I haven’t dipped into black and white photography in many years. In a technical sense, the images in this post are monochrome rather than B&W. There aren’t many pixels in these images that are truly black or white. With that aside, I should mention that I don’t tend toward precision. I’m the kind of person who thinks napkins are redundant if paper towels are on hand. When I write B&W, I really mean monochrome.

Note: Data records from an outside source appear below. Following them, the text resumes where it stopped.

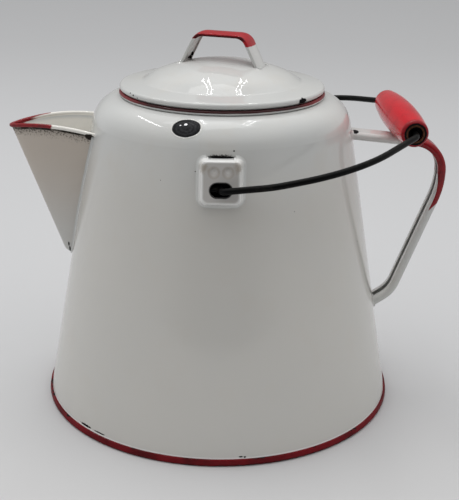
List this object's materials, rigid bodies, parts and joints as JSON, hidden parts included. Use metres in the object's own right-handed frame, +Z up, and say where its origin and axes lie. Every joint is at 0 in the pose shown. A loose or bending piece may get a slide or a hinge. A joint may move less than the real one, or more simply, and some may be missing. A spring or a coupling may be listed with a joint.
{
  "type": "enamel coffee pot",
  "caption": "Large enamelled steel coffee pot with a conical body, open keeled spout, channel side handle, wire bail with a turned wooden grip, and a loose domed lid with a strap handle.",
  "frame": {"origin": "centre of the pot's flat bottom, on the surface it stands on", "axes": "+Z up along the pot's axis, +X towards the side handle, -X towards the pouring spout, the bail's ears on -Y and +Y"},
  "size_m": [0.2931, 0.2416, 0.2508],
  "materials": {
    "white_enamel": "gloss",
    "red_enamel": "gloss",
    "dark_wire": "satin",
    "painted_wood": "gloss"
  },
  "bodies": {
    "pot": {"pot_body": "white_enamel", "bottom_pan": "red_enamel", "spout": "white_enamel", "side_handle": "white_enamel", "ear_front": "white_enamel", "ear_back": "white_enamel"},
    "bail": {"bail_wire": "dark_wire"},
    "grip": {"bail_grip": "painted_wood"},
    "lid": {"lid_shell": "white_enamel", "lid_collar": "white_enamel", "lid_handle": "red_enamel"}
  },
  "joints": [
    {"name": "lid_lift", "type": "slide", "parent": "pot", "child": "lid", "axis": [0, 0, 1], "range_m": [0, 0.06]},
    {"name": "bail_swing", "type": "hinge", "parent": "pot", "child": "bail", "pos_m": [0, 0, 0.1725], "axis": [0, -1, 0], "range_deg": [0, 154.5]},
    {"name": "grip_spin", "type": "hinge", "parent": "bail", "child": "grip", "pos_m": [0.11938, 0.0025, 0.1955], "axis": [-0.037, 0.9993, -0.0071], "continuous": true}
  ]
}
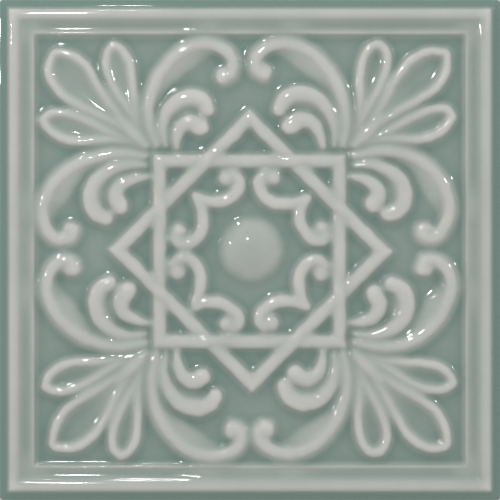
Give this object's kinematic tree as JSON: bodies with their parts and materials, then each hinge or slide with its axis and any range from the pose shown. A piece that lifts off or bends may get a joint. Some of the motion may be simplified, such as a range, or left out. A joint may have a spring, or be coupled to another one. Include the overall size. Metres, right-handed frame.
{
  "type": "ceramic relief wall tile",
  "caption": "Square glazed ceramic wall tile with a moulded frame and relief of an interlaced star, domed boss, palmettes and curling leaves.",
  "frame": {"origin": "middle of the flat back, in the plane of the back", "axes": "+Z points out of the back through the glazed face; +X points to the right and +Y to the top of the pattern as the tile is seen from its face"},
  "size_m": [0.15, 0.15, 0.0105],
  "materials": {
    "celadon_glaze": "glossy"
  },
  "bodies": {
    "root": {"tile": "celadon_glaze"}
  },
  "joints": []
}
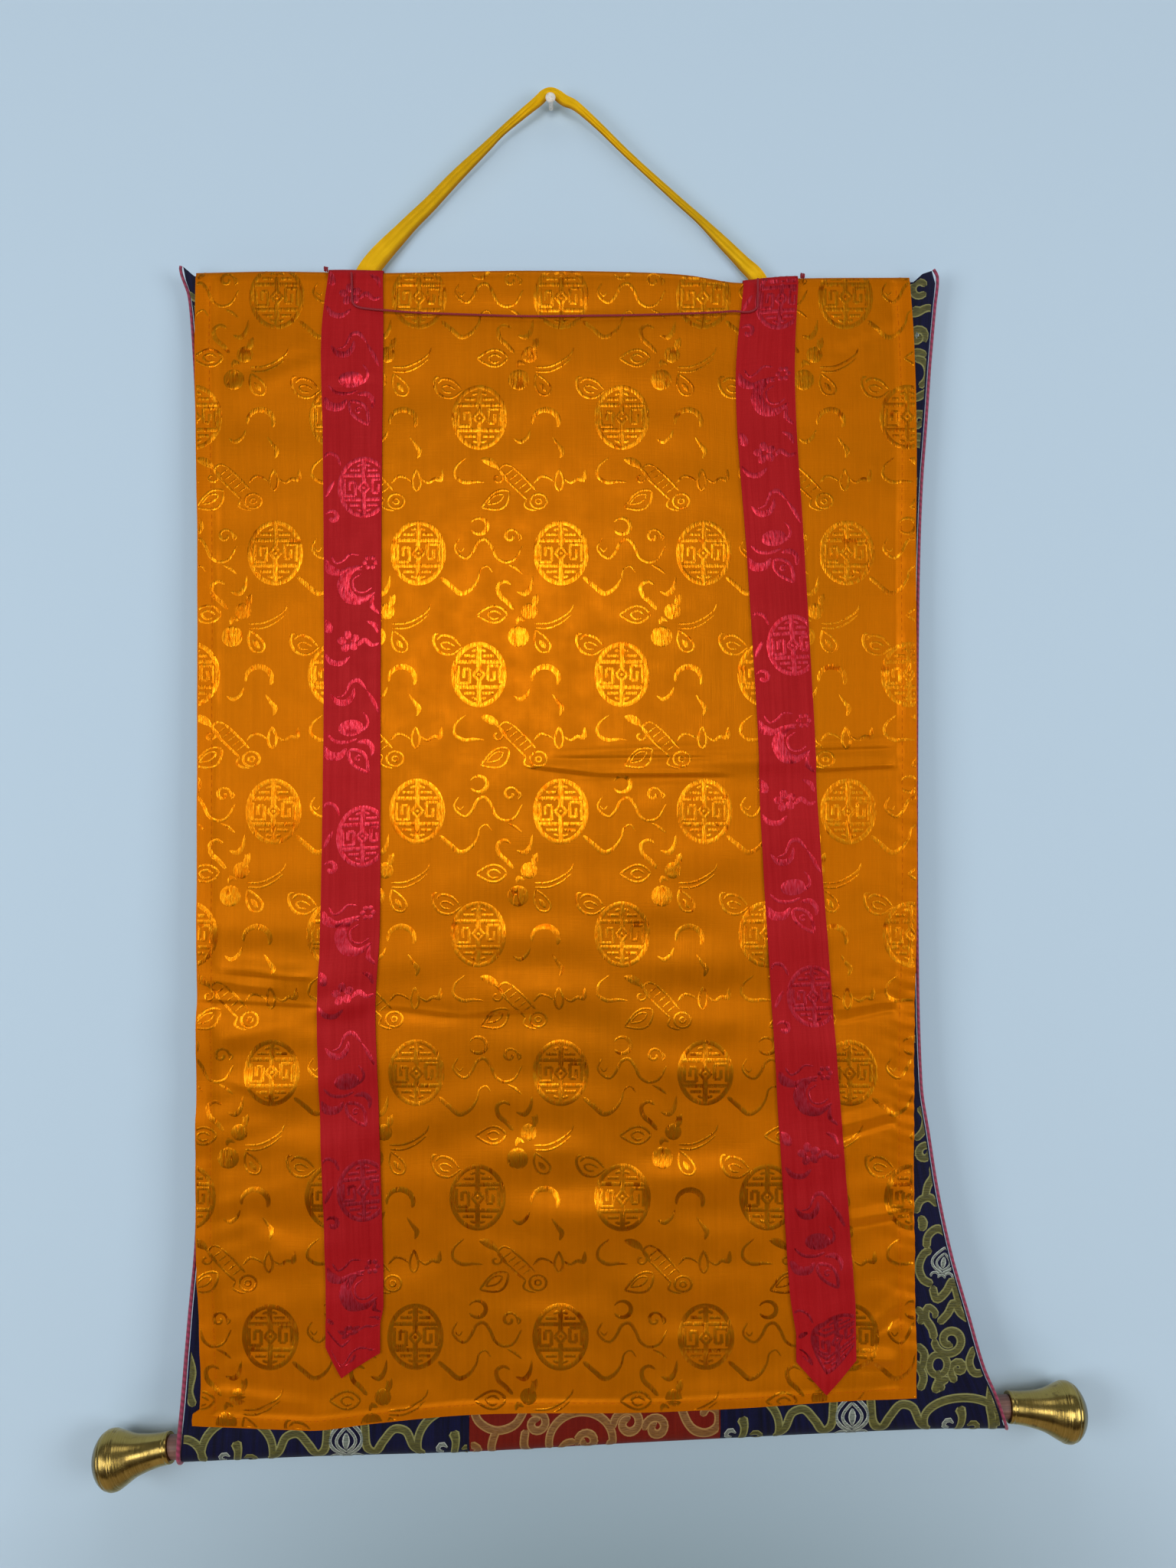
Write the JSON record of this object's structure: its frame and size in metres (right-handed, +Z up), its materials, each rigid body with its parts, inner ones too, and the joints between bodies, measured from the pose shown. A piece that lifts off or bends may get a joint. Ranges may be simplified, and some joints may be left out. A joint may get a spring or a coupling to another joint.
{
  "type": "thangka scroll painting with wall nail",
  "caption": "Hanging scroll painting in a navy brocade mount with its orange silk veil let down, red ribbons, a brass-knobbed rod and a ribbon loop on a wall nail",
  "frame": {"origin": "centre of the nail's flat back end, on the wall", "axes": "+X to the right seen from the front, +Y into the wall, +Z up"},
  "size_m": [0.644, 0.0384, 0.9168],
  "materials": {
    "navy_brocade": "navy silk brocade with olive-gold scrolling clouds and silver-white buds, satin sheen",
    "red_brocade": "brick red silk brocade with tan-gold spirals, satin sheen",
    "crimson_piping": "crimson cloth edging, slight sheen",
    "orange_silk": "thin orange silk damask, soft sheen, woven tone on tone",
    "red_silk": "deep red silk damask, pinkish sheen",
    "gold_ribbon": "golden yellow satin ribbon",
    "crimson_thread": "matt twisted crimson thread",
    "wood": "mauve-brown wood, satin",
    "brass": "turned brass, satin, a little tarnished",
    "painted_head": "off-white enamel, satin"
  },
  "bodies": {
    "root": {"brocade_mount": "navy_brocade", "door_panel": "red_brocade", "piping_left": "crimson_piping", "piping_right": "crimson_piping", "veil": "orange_silk", "ribbon_left": "red_silk", "ribbon_right": "red_silk", "hanging_loop": "gold_ribbon", "crimson_string": "crimson_thread", "knot_left": "crimson_thread", "knot_right": "crimson_thread", "rod": "wood", "knob_left": "brass", "knob_right": "brass", "wall_nail": "painted_head"}
  },
  "joints": []
}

I used to do photo walks with my camera set to B&W, but then I read a digital photography tip that eroded my interest in it. It’s a tip that is so widespread that it meets the criteria of common knowledge I suppose: shoot in color and change to monochrome during post-processing. It’s simple to take color away but almost impossible to add it (with fidelity) to a monochrome image. I can see the wisdom of this practice. There’s the serendipity of colliding with the unusual. I wouldn’t want to miss a color picture of clowns training falcons in the wild, for instance.
The problem with this approach is that, for me at least, shooting in color tunes into a different way of seeing. I love highly saturated colors enriched further with morning or evening light. I just don’t have it in me to adopt a high-key, muted color style that is widespread on social media. When I take color photos, color is my highest priority. I don’t value light unless it deepens the color. I’ve tried flipping those images to monochrome while editing, but there’s not enough contrast left once the color is stripped away.
I’ve learned that I need to dial into a monochrome mode while I’m shooting if I want decent B&W images. Then my priority is light. A humble tree grabs my attention because it is lit in glory. I suppose B&W photography sharpens the fundamentals of the form: light and composition.
Shadows are deepest at the height of summer. It’s like the sun spills an inkwell in the shade.